» REQUIREMENTS: Produce a verbatim copy of the entries listed below.

(Records)
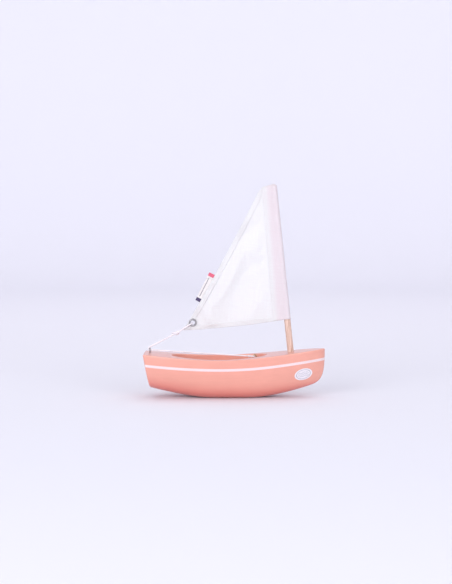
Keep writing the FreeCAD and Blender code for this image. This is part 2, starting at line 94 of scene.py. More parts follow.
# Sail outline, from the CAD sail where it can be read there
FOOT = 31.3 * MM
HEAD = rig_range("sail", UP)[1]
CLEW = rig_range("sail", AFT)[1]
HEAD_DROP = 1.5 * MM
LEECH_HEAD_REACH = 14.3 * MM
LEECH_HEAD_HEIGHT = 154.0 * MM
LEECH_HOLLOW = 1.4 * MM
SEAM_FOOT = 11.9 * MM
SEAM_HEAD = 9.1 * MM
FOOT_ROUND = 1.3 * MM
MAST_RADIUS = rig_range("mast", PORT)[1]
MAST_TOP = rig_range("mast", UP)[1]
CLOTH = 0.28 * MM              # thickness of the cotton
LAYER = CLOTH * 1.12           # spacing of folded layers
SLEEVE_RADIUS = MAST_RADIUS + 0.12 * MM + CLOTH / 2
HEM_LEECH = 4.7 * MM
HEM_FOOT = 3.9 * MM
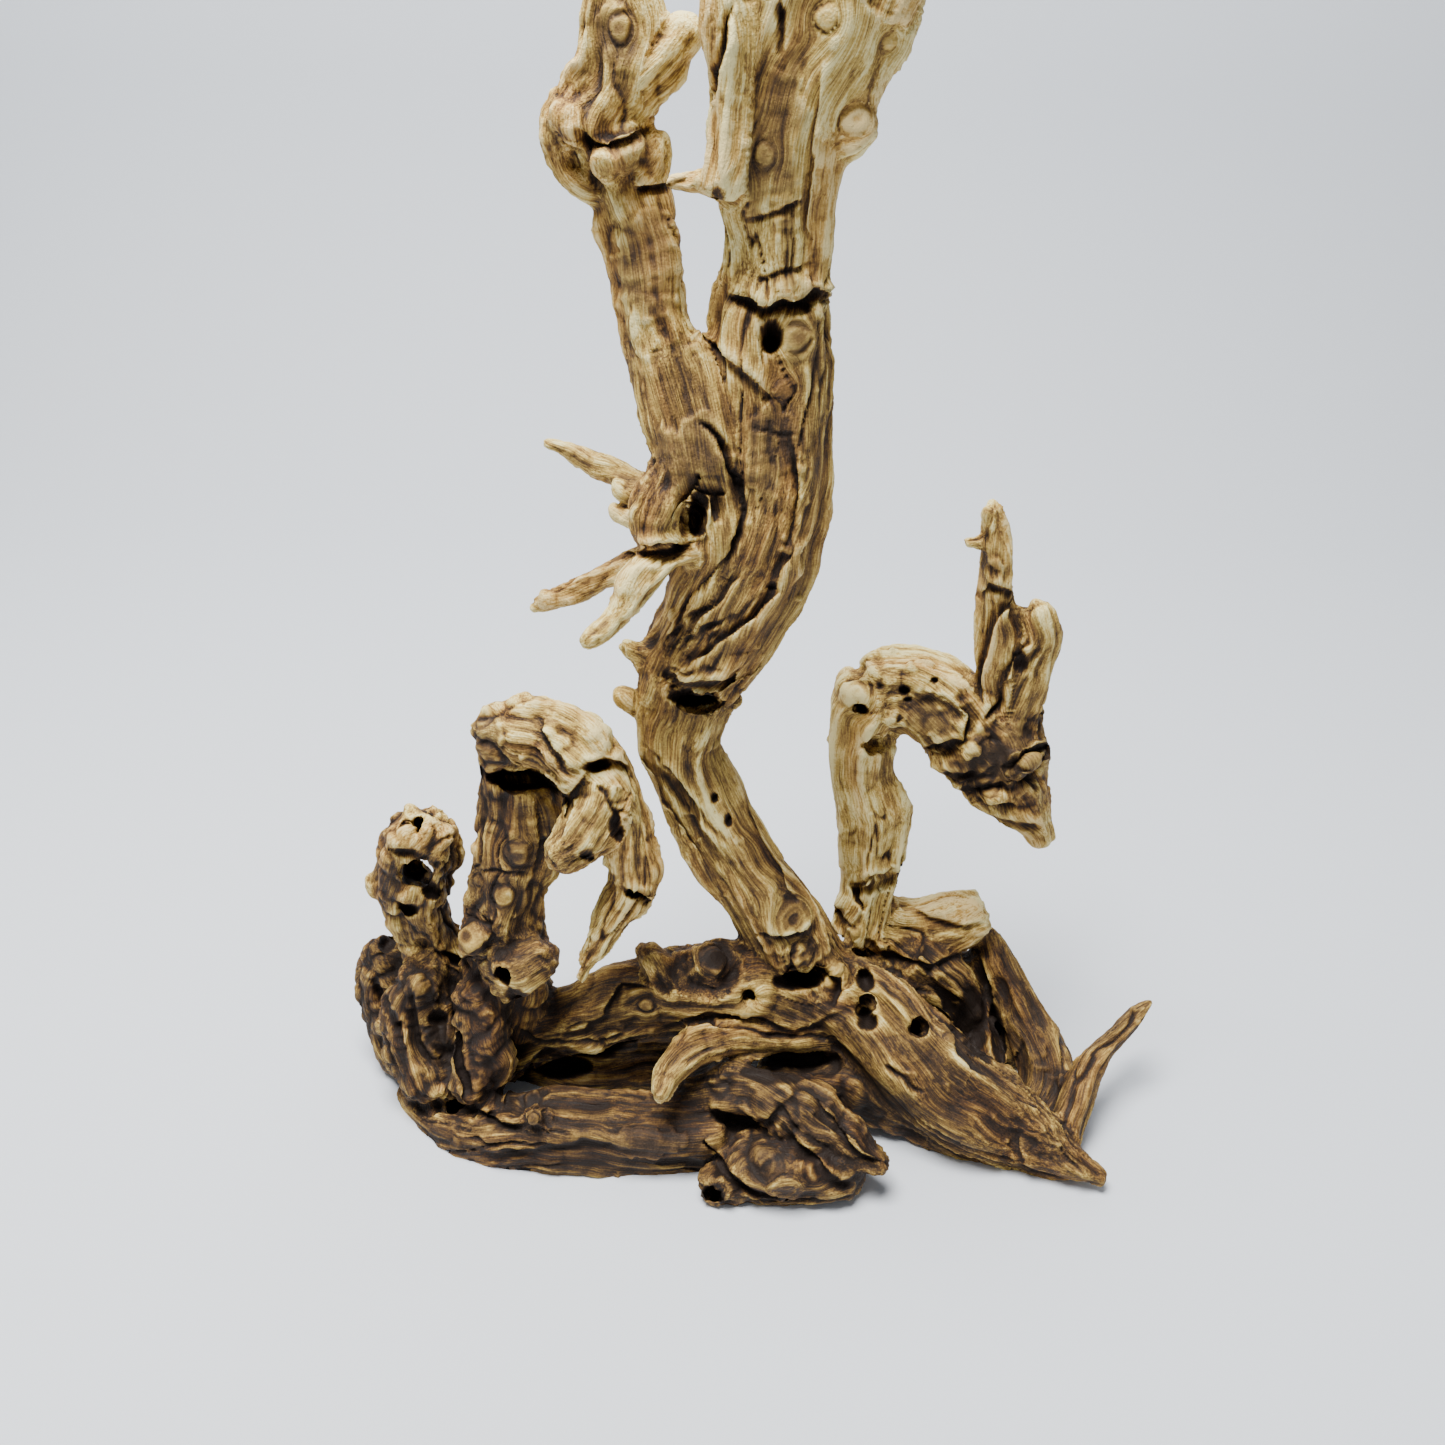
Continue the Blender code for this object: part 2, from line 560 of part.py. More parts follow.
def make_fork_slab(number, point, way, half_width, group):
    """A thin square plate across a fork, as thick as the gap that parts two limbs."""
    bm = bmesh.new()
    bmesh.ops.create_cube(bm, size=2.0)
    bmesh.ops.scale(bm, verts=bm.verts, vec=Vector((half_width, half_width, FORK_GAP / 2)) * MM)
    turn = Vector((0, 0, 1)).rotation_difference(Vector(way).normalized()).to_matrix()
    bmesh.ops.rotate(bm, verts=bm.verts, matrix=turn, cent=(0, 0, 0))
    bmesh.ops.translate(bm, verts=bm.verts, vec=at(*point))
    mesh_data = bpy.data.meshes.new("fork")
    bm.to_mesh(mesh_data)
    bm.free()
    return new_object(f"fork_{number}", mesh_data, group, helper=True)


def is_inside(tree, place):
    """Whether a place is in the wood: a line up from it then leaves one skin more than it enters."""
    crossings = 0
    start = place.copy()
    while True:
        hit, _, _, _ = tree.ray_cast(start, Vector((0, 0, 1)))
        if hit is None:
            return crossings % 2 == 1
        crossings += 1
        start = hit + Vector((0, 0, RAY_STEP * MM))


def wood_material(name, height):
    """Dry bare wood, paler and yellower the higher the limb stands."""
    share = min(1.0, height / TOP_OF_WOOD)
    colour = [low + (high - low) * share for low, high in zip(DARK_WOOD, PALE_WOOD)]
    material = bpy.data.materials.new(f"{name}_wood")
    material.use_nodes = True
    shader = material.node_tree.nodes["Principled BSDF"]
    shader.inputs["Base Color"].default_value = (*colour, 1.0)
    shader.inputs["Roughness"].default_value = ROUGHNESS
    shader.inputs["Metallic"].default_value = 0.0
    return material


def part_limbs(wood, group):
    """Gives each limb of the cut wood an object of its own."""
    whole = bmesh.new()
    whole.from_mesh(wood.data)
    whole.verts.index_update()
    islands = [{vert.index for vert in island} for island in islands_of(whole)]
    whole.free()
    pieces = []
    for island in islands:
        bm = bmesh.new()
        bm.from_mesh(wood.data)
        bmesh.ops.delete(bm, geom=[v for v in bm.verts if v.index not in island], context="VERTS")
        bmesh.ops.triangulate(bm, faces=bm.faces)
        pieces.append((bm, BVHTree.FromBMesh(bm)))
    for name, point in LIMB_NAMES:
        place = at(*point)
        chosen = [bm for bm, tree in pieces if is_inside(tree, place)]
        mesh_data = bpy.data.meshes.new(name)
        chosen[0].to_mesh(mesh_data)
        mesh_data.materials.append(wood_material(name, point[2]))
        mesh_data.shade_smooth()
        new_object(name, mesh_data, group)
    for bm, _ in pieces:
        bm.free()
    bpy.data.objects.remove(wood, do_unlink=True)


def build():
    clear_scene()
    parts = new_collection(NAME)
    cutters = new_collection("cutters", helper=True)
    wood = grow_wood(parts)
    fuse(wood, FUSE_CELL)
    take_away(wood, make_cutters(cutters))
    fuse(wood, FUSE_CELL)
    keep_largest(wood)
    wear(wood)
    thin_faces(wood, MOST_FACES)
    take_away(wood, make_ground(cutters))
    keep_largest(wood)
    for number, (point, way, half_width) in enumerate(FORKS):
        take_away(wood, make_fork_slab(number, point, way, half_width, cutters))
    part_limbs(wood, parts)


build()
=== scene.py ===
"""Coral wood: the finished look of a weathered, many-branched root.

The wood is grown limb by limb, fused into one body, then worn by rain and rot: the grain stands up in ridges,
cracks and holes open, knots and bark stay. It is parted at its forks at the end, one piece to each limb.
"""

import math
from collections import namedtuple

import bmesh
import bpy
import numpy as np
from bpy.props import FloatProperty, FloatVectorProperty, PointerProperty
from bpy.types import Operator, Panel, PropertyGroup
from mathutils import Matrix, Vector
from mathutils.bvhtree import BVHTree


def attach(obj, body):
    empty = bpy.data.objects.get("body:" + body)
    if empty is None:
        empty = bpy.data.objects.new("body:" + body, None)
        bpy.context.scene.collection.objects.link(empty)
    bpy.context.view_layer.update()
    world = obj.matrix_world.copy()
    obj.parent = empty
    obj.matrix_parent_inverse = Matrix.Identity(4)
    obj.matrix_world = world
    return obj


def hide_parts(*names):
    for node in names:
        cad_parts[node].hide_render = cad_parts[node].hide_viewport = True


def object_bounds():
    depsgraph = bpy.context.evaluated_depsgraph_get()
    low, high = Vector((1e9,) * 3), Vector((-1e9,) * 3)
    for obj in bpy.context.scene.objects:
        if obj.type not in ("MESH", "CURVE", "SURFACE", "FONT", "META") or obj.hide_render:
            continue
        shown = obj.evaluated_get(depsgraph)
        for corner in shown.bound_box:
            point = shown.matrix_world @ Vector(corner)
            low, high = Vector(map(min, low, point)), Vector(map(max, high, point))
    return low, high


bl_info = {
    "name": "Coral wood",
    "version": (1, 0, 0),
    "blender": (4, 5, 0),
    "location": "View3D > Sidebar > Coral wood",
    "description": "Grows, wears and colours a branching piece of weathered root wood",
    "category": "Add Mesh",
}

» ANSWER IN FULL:
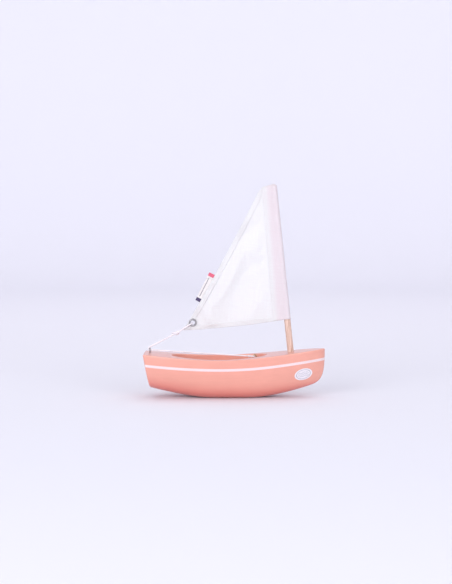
Keep writing the FreeCAD and Blender code for this image. This is part 2, starting at line 94 of scene.py. More parts follow.
# Sail outline, from the CAD sail where it can be read there
FOOT = 31.3 * MM
HEAD = rig_range("sail", UP)[1]
CLEW = rig_range("sail", AFT)[1]
HEAD_DROP = 1.5 * MM
LEECH_HEAD_REACH = 14.3 * MM
LEECH_HEAD_HEIGHT = 154.0 * MM
LEECH_HOLLOW = 1.4 * MM
SEAM_FOOT = 11.9 * MM
SEAM_HEAD = 9.1 * MM
FOOT_ROUND = 1.3 * MM
MAST_RADIUS = rig_range("mast", PORT)[1]
MAST_TOP = rig_range("mast", UP)[1]
CLOTH = 0.28 * MM              # thickness of the cotton
LAYER = CLOTH * 1.12           # spacing of folded layers
SLEEVE_RADIUS = MAST_RADIUS + 0.12 * MM + CLOTH / 2
HEM_LEECH = 4.7 * MM
HEM_FOOT = 3.9 * MM
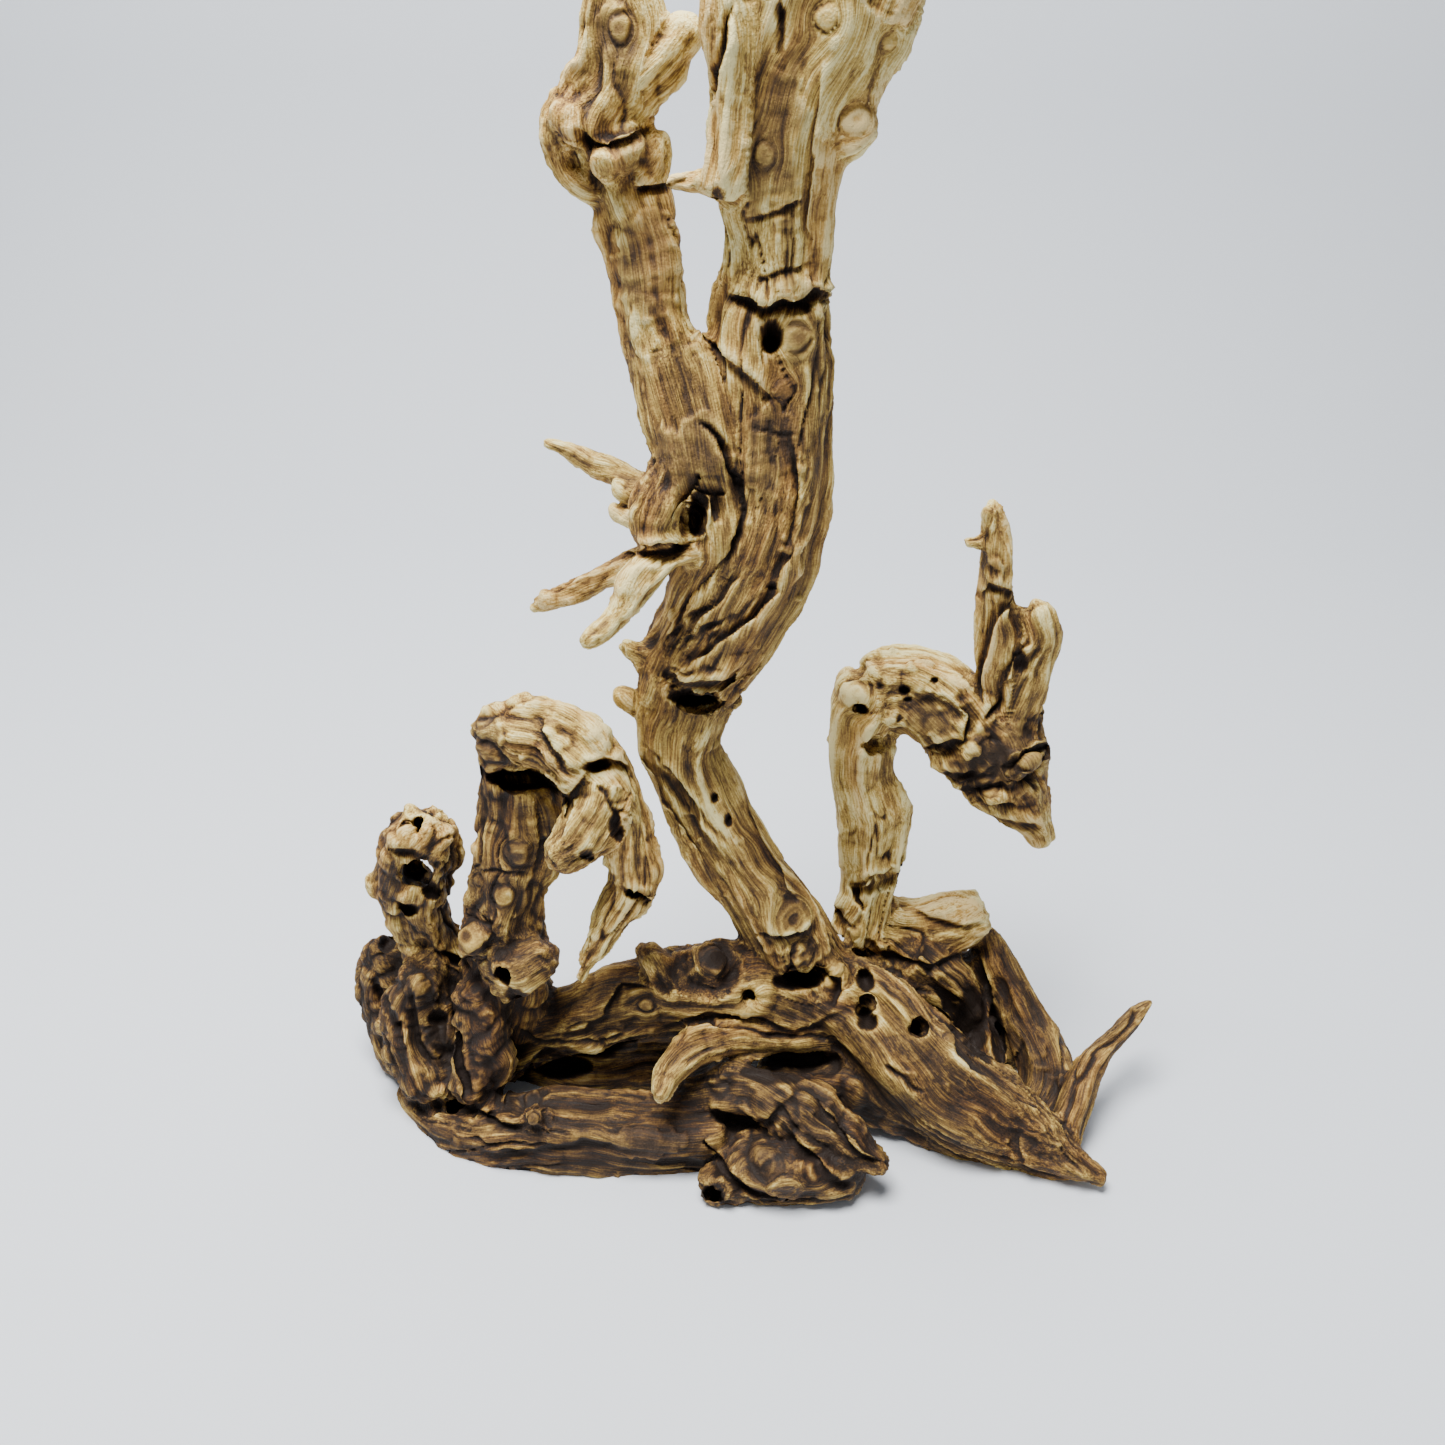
Continue the Blender code for this object: part 2, from line 560 of part.py. More parts follow.
def make_fork_slab(number, point, way, half_width, group):
    """A thin square plate across a fork, as thick as the gap that parts two limbs."""
    bm = bmesh.new()
    bmesh.ops.create_cube(bm, size=2.0)
    bmesh.ops.scale(bm, verts=bm.verts, vec=Vector((half_width, half_width, FORK_GAP / 2)) * MM)
    turn = Vector((0, 0, 1)).rotation_difference(Vector(way).normalized()).to_matrix()
    bmesh.ops.rotate(bm, verts=bm.verts, matrix=turn, cent=(0, 0, 0))
    bmesh.ops.translate(bm, verts=bm.verts, vec=at(*point))
    mesh_data = bpy.data.meshes.new("fork")
    bm.to_mesh(mesh_data)
    bm.free()
    return new_object(f"fork_{number}", mesh_data, group, helper=True)


def is_inside(tree, place):
    """Whether a place is in the wood: a line up from it then leaves one skin more than it enters."""
    crossings = 0
    start = place.copy()
    while True:
        hit, _, _, _ = tree.ray_cast(start, Vector((0, 0, 1)))
        if hit is None:
            return crossings % 2 == 1
        crossings += 1
        start = hit + Vector((0, 0, RAY_STEP * MM))


def wood_material(name, height):
    """Dry bare wood, paler and yellower the higher the limb stands."""
    share = min(1.0, height / TOP_OF_WOOD)
    colour = [low + (high - low) * share for low, high in zip(DARK_WOOD, PALE_WOOD)]
    material = bpy.data.materials.new(f"{name}_wood")
    material.use_nodes = True
    shader = material.node_tree.nodes["Principled BSDF"]
    shader.inputs["Base Color"].default_value = (*colour, 1.0)
    shader.inputs["Roughness"].default_value = ROUGHNESS
    shader.inputs["Metallic"].default_value = 0.0
    return material


def part_limbs(wood, group):
    """Gives each limb of the cut wood an object of its own."""
    whole = bmesh.new()
    whole.from_mesh(wood.data)
    whole.verts.index_update()
    islands = [{vert.index for vert in island} for island in islands_of(whole)]
    whole.free()
    pieces = []
    for island in islands:
        bm = bmesh.new()
        bm.from_mesh(wood.data)
        bmesh.ops.delete(bm, geom=[v for v in bm.verts if v.index not in island], context="VERTS")
        bmesh.ops.triangulate(bm, faces=bm.faces)
        pieces.append((bm, BVHTree.FromBMesh(bm)))
    for name, point in LIMB_NAMES:
        place = at(*point)
        chosen = [bm for bm, tree in pieces if is_inside(tree, place)]
        mesh_data = bpy.data.meshes.new(name)
        chosen[0].to_mesh(mesh_data)
        mesh_data.materials.append(wood_material(name, point[2]))
        mesh_data.shade_smooth()
        new_object(name, mesh_data, group)
    for bm, _ in pieces:
        bm.free()
    bpy.data.objects.remove(wood, do_unlink=True)


def build():
    clear_scene()
    parts = new_collection(NAME)
    cutters = new_collection("cutters", helper=True)
    wood = grow_wood(parts)
    fuse(wood, FUSE_CELL)
    take_away(wood, make_cutters(cutters))
    fuse(wood, FUSE_CELL)
    keep_largest(wood)
    wear(wood)
    thin_faces(wood, MOST_FACES)
    take_away(wood, make_ground(cutters))
    keep_largest(wood)
    for number, (point, way, half_width) in enumerate(FORKS):
        take_away(wood, make_fork_slab(number, point, way, half_width, cutters))
    part_limbs(wood, parts)


build()
=== scene.py ===
"""Coral wood: the finished look of a weathered, many-branched root.

The wood is grown limb by limb, fused into one body, then worn by rain and rot: the grain stands up in ridges,
cracks and holes open, knots and bark stay. It is parted at its forks at the end, one piece to each limb.
"""

import math
from collections import namedtuple

import bmesh
import bpy
import numpy as np
from bpy.props import FloatProperty, FloatVectorProperty, PointerProperty
from bpy.types import Operator, Panel, PropertyGroup
from mathutils import Matrix, Vector
from mathutils.bvhtree import BVHTree


def attach(obj, body):
    empty = bpy.data.objects.get("body:" + body)
    if empty is None:
        empty = bpy.data.objects.new("body:" + body, None)
        bpy.context.scene.collection.objects.link(empty)
    bpy.context.view_layer.update()
    world = obj.matrix_world.copy()
    obj.parent = empty
    obj.matrix_parent_inverse = Matrix.Identity(4)
    obj.matrix_world = world
    return obj


def hide_parts(*names):
    for node in names:
        cad_parts[node].hide_render = cad_parts[node].hide_viewport = True


def object_bounds():
    depsgraph = bpy.context.evaluated_depsgraph_get()
    low, high = Vector((1e9,) * 3), Vector((-1e9,) * 3)
    for obj in bpy.context.scene.objects:
        if obj.type not in ("MESH", "CURVE", "SURFACE", "FONT", "META") or obj.hide_render:
            continue
        shown = obj.evaluated_get(depsgraph)
        for corner in shown.bound_box:
            point = shown.matrix_world @ Vector(corner)
            low, high = Vector(map(min, low, point)), Vector(map(max, high, point))
    return low, high


bl_info = {
    "name": "Coral wood",
    "version": (1, 0, 0),
    "blender": (4, 5, 0),
    "location": "View3D > Sidebar > Coral wood",
    "description": "Grows, wears and colours a branching piece of weathered root wood",
    "category": "Add Mesh",
}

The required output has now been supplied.